Tuesday, January 22, 2008
Bank of China's subprime hit: up to $2 bil
--Analysts estimate that the state-owned lender Bank of China, traditionally the most international of the country's big banks, may have to write off a quarter of the nearly $8 billion it holds in securities backed by subprime mortgages. --Bank of China's total exposure to U.S. subprime investments is the largest among Asian financial institutions, and any sizable write-down could rattle already-anxious investors. Chinese stocks have fallen this year in part because of concerns that banks -- market heavyweights in China -- won't be able to sustain their strong earnings gains. --Losses are a sore point for China's big banks.
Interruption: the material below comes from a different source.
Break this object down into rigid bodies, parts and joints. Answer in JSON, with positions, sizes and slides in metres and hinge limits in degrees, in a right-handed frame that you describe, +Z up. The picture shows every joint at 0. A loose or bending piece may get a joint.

In recent years they have quieted doomsayers from the 1990s who predicted that huge bad loans eventually would cripple the nation's economy. Bank of China, for instance, in 1999 recorded nonperforming loans of $71 billion -- or 39% of its total loans. --The bank's U.S.-mortgage exposure became clear in August, soon after the subprime crisis began, when the bank reported holdings of $9.65 billion in the area. But the bank also said it expected losses to be small, because it held only assets with high credit ratings. Then, in October, it said the value of its portfolio of such securities had fallen to $7.95 billion and it had set aside $322 million for losses in the third quarter.